Government, challengers file on future of travel-ban litigation (UPDATED)
on Oct 5, 2017 at 3:40 pm
Both sides of the dispute over President Donald Trump’s March 6 executive order weighed in on the future of the challenges today. In filings with the Supreme Court, the federal government urged the justices to dismiss the case as moot – that is, no longer a live dispute – while the challengers told the court that it should continue to hear the case.
Today’s filings came in response to an order issued by the court on September 25, one day after Trump issued a proclamation that restricted travel to the United States by nationals of eight countries indefinitely. The justices removed the challenges, which had been scheduled for oral argument on October 10, from their October calendar and directed the two sides to brief the question whether the disputes are now moot.
In a letter sent to the court today, U.S. Solicitor General Noel Francisco told the justices that both Trump v. Hawaii and Trump v. International Refugee Assistance Project “are now or soon will be moot”: Two provisions of the March 6 order – the 90-day suspension on the entry of nationals from six Muslim-majority countries and the cap on the number of refugees that can be admitted to the United States – have already expired, Francisco noted, and the 90-day suspension has already been replaced by the September 24 proclamation; anyone who feels that his rights have been violated by the proclamation is free to file a new challenge. And another provision of the March 6 order, a 120-day suspension of the admission of refugees into the United States, is scheduled to expire on October 24. The next step for the court, Francisco argued, is to vacate the lower courts’ decisions, which would mean that they would not serve as legal precedent. Such a step is essential, Francisco contended, to avoid “‘legal consequences’ in future cases, on critical issues including justiciability and the President’s authority to protect national security.”

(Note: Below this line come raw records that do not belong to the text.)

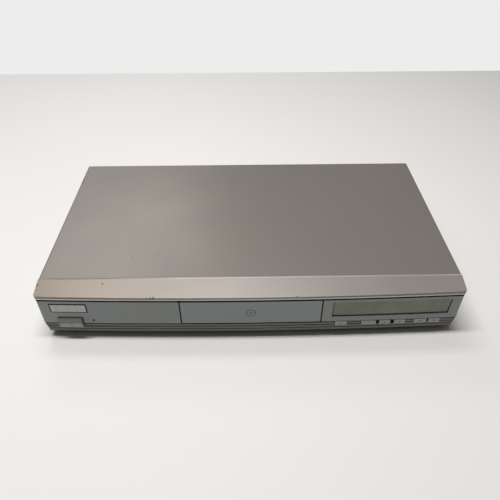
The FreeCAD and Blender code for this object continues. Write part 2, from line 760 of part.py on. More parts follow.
def top_cover():
    """Folded cover: flat top with bent edges, two sides and a rear fold."""
    half = HALF_WIDTH
    skins = []
    for inset, bend in ((0.0, COVER_BEND), (COVER_WALL, COVER_BEND - COVER_WALL)):
        skin = box(-half + inset, half - inset, SIDE_SEAM, COVER_REAR,
                   0 if inset else COVER_BOTTOM, BODY_HEIGHT - inset)
        top_edges = edges_where(skin, lambda p: abs(p.x) > half - inset - 0.01
                                and p.z > BODY_HEIGHT - inset - 0.01)
        skins.append(skin.makeFillet(bend, top_edges))
    cover = skins[0].cut(skins[1])
    seam = STRIP_REAR + SHEET_GAP
    under_strip = prism_x([(0, strip_height(0) - STRIP_WALL - SHEET_GAP),
                           (seam, strip_height(seam) - STRIP_WALL - SHEET_GAP),
                           (seam, 90), (0, 90)], -half - 5, half + 5)
    cover = cover.cut(under_strip)
    fold_y = COVER_REAR - COVER_WALL
    fold = box(-half + COVER_BEND + 1, half - COVER_BEND - 1, fold_y, COVER_REAR,
               BODY_HEIGHT - REAR_FOLD, BODY_HEIGHT - COVER_WALL / 2)
    cover = cover.fuse(fold)
    holes = [bar_y(x, below_top(COVER_REAR_DROP), fold_y - 1, COVER_REAR + 1, SCREW_RADIUS + SCREW_GAP)
             for x in COVER_REAR_SCREWS]
    for side in (-1, 1):
        for y in COVER_SIDE_SCREWS:
            x0, x1 = sorted((side * (half - 3), side * (half + 3)))
            holes.append(bar_x(y, COVER_SIDE_Z, x0, x1, SCREW_RADIUS + SCREW_GAP))
    return cover.cut(holes).removeSplitter()


def pan_half():
    return HALF_WIDTH - COVER_WALL - SHEET_GAP


def pan_rear():
    return rear_plane() - SHEET_GAP


def rear_plane():
    """Front face of the rear panel."""
    return COVER_REAR - COVER_WALL - SHEET_GAP - REAR_WALL


def vent_row(start, count, y, length, z0, z1):
    places = [start + k * VENT_STEP for k in range(count)]
    return [box(x - VENT_HALF, x + VENT_HALF, y - length / 2, y + length / 2, z0, z1)
            for x in places]


def base_pan():
    """Steel tray: floor, side, front and rear flanges, vents and formed pillars."""
    half, rear = pan_half(), pan_rear()
    floor = FOOT_HEIGHT
    flange_top = floor + PAN_FLANGE
    parts = [
        box(-half, half, PAN_FRONT, rear, floor, floor + PAN_WALL),
        box(-half, -half + PAN_WALL, PAN_FRONT, rear, floor, flange_top),
        box(half - PAN_WALL, half, PAN_FRONT, rear, floor, flange_top),
        box(-half, -LUG_REACH - 4, PAN_FRONT, PAN_FRONT + PAN_WALL, floor, floor + 11),
        box(LUG_REACH + 4, half, PAN_FRONT, PAN_FRONT + PAN_WALL, floor, floor + 11),
        box(-half, half, rear - PAN_WALL, rear, floor, floor + REAR_FLANGE),
    ]
    for x, y in board_pillars():
        parts.append(cone(x, y, floor + PAN_WALL - 0.2, BOARD_BOTTOM, 5.0, 3.4))
    for x, y in loader_pillars():
        parts.append(cone(x, y, floor + PAN_WALL - 0.2, LOADER_FLOOR, 5.5, 4.2))
    pan = parts[0].fuse(parts[1:])
    holes = []
    for x, y in board_pillars():
        holes.append(post(x, y, BOARD_BOTTOM - 5, 20, SCREW_RADIUS + SCREW_GAP))
    for x, y in loader_pillars():
        holes.append(post(x, y, floor - 1, 20, SCREW_RADIUS + SCREW_GAP))
    for x, y in foot_places():
        holes.append(post(x, y, floor - 1, floor + 5, FOOT_STUD + SCREW_GAP))
    for x in PANEL_BOSS_X:
        holes.append(bar_y(x, PANEL_BOSS_Z, PAN_FRONT - 1, PAN_FRONT + 3,
                           SCREW_RADIUS + SCREW_GAP))
    for x in REAR_FOOT_SCREWS:
        holes.append(bar_y(x, REAR_FOOT_Z, rear - 3, rear + 1, SCREW_RADIUS + SCREW_GAP))
    for side in (-1, 1):
        for y in COVER_SIDE_SCREWS:
            x0, x1 = sorted((side * (half - 3), side * (half + 3)))
            holes.append(bar_x(y, COVER_SIDE_Z, x0, x1, SCREW_RADIUS + SCREW_GAP))
    for y, length in ((95.0, 34.0), (140.0, 34.0)):
        holes += vent_row(-half + 24, 7, y, length, floor - 1, floor + 2)
        holes += vent_row(half - 62, 6, y, length, floor - 1, floor + 2)
    return pan.cut(holes).removeSplitter()


def foot_places():
    return [(side * FOOT_X, y) for side in (-1, 1) for y in (FOOT_FRONT, FOOT_REAR)]


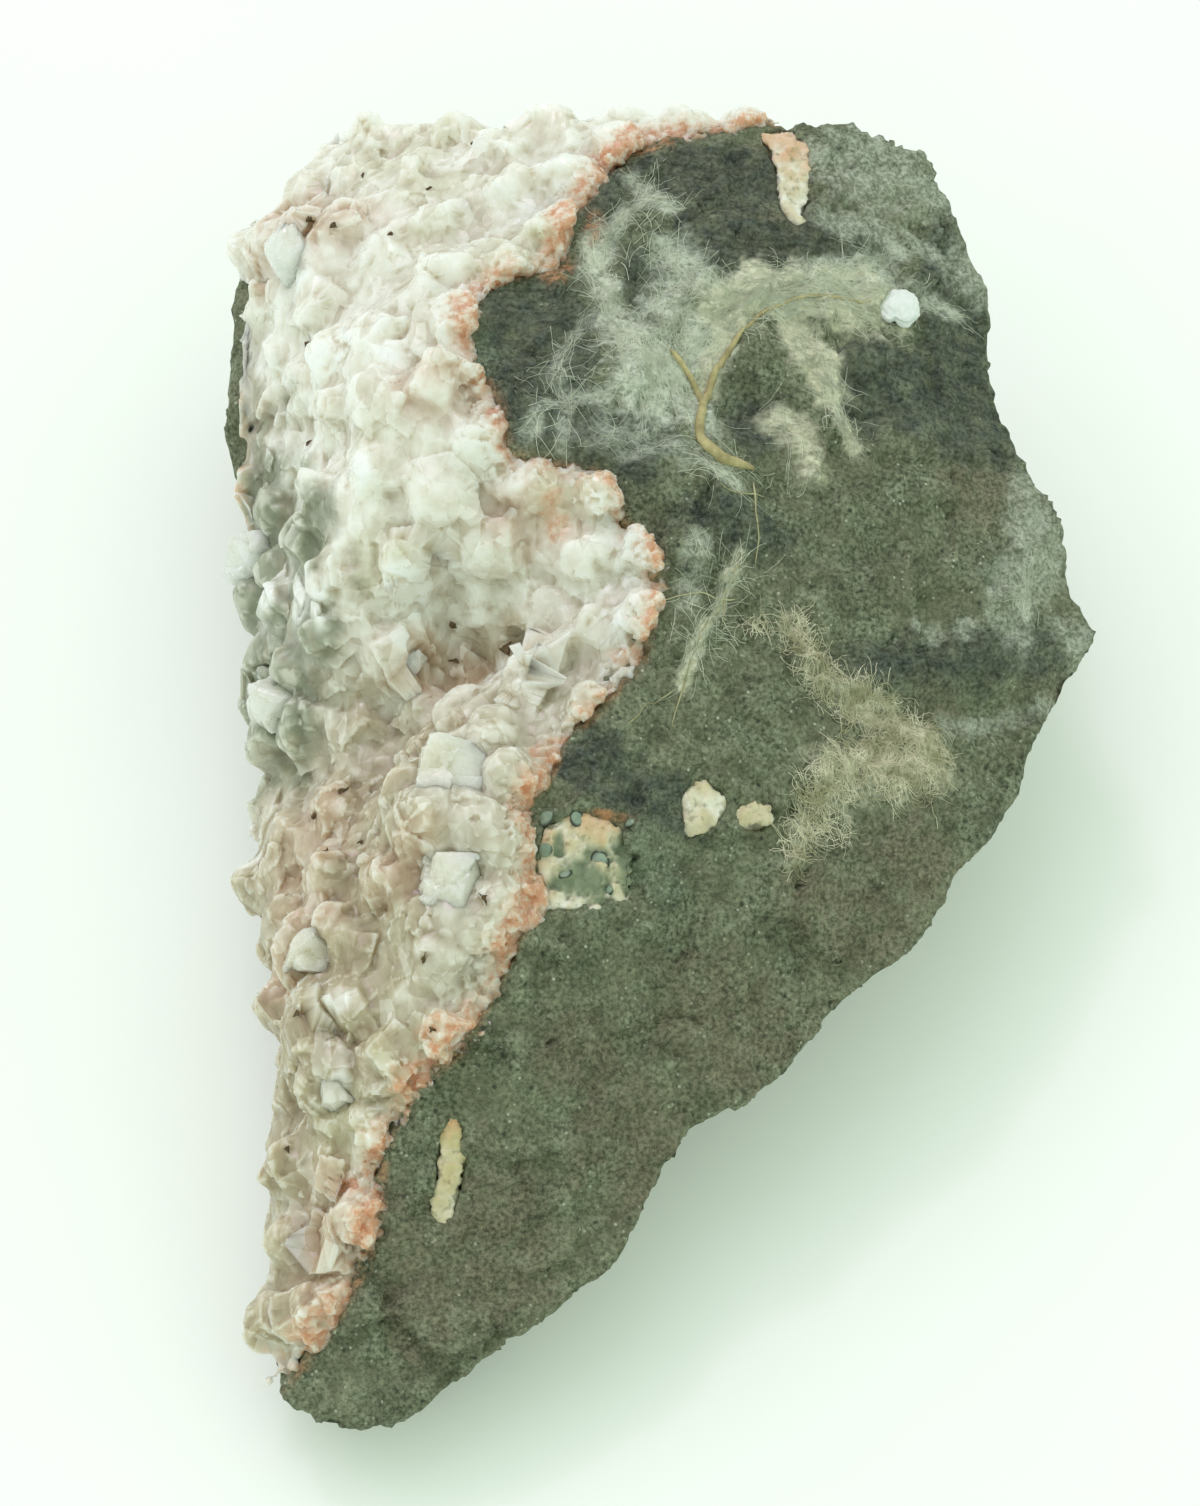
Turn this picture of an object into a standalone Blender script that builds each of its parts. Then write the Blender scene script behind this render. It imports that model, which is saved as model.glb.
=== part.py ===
"""Apophyllite specimen: zeolite crystals lining one side of a broken piece of basalt.

The rock lies on a flat patch of its underside. Its broken grey face tilts up towards the back,
and a thick druse of stilbite crystals covers the steep left flank, with glassy apophyllite
crystals seated in it. Veins and patches of pale zeolite fill cavities in the grey face.

Frame: millimetres times MM, +X to the right, +Y to the far end, +Z up.
The origin is under the middle of the object, at the height that it stands on.
"""

import math
import random

import bmesh
import bpy
import numpy as np
from mathutils import Euler, Matrix, Vector, noise
from mathutils.bvhtree import BVHTree

MM = 0.001

# The rim of the rock seen from above, clockwise from the far left corner: x, y and height.
RIM = [
    (-51, 90, 40), (-37, 92, 48), (-25, 89, 52), (-15, 83, 56), (-6, 86, 58), (4, 84, 60),
    (12, 81, 60), (21, 81, 60), (31, 82, 57), (40, 81, 52), (43, 75, 50), (46, 69, 48),
    (48, 63, 46), (47, 51, 43), (49, 44, 41), (55, 33, 37), (57, 25, 35), (58, 19, 33),
    (61, 14, 31), (55, 5, 30), (51, 0, 30), (50, -8, 29), (47, -15, 29), (40, -22, 29),
    (37, -29, 28), (33, -34, 27), (28, -38, 27), (23, -42, 26), (17, -50, 25), (11, -54, 25),
    (3, -58, 24), (0, -64, 22), (-4, -73, 20), (-8, -78, 19), (-15, -80, 18), (-22, -86, 16),
    (-28, -92, 14), (-35, -93, 13), (-43, -94, 12), (-48, -89, 12), (-51, -80, 14),
    (-50, -63, 16), (-48, -46, 17), (-50, -36, 18), (-53, -25, 18), (-54, -12, 19),
    (-53, 2, 20), (-56, 12, 20), (-55, 21, 21), (-57, 37, 22), (-57, 44, 24), (-60, 50, 25),
    (-61, 58, 27), (-60, 67, 29), (-60, 74, 31), (-57, 82, 33),
]

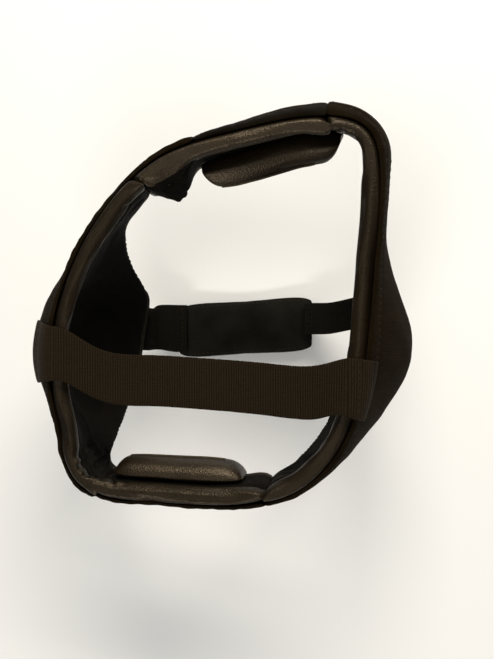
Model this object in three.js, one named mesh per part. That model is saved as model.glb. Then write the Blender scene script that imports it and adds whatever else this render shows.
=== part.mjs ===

Attorneys for Hawaii and IRAP countered that the disputes are not moot, and they urged the justices to return the cases to their calendar for oral argument and an eventual decision on the merits. Part of the March 6 executive order remains in place, they pointed out, while the September 24 proclamation restores and even extends many other parts of that order. If anything, they added, the president indicated in a June 5 tweet that he wants to impose a “much tougher version” of the March 6 order in the future. Because the disputes are not moot, they continued, the court should not vacate the decisions below (which would give the challengers useful precedent to use in litigation over the September 24 proclamation). But even if the cases were moot, they contended, it would be “profoundly inequitable” to vacate the lower-court decisions in their favor because such an outcome would give the federal government exactly what it has been seeking all along, even though it was entirely the government’s actions that made the cases moot in the first place. At most, they concluded, the justices should dismiss the cases as “improvidently granted” (which would leave the decisions below in place) and allow the two sides to revive their dispute in litigation over the newest proclamation.
The justices are scheduled to meet tomorrow for their private conference and will likely consider today’s filings then. They could announce the next steps for the case as soon as tomorrow or (more likely) Tuesday morning.
(UPDATE: In a letter filed with the Supreme Court this afternoon, Neal Katyal — an attorney for the state of Hawaii — told the justices that the state plans to ask a federal district court in Hawaii for permission to file an amended complaint that challenges the September 24 proclamation. The state also plans to ask the district court to block the government from enforcing the new proclamation.)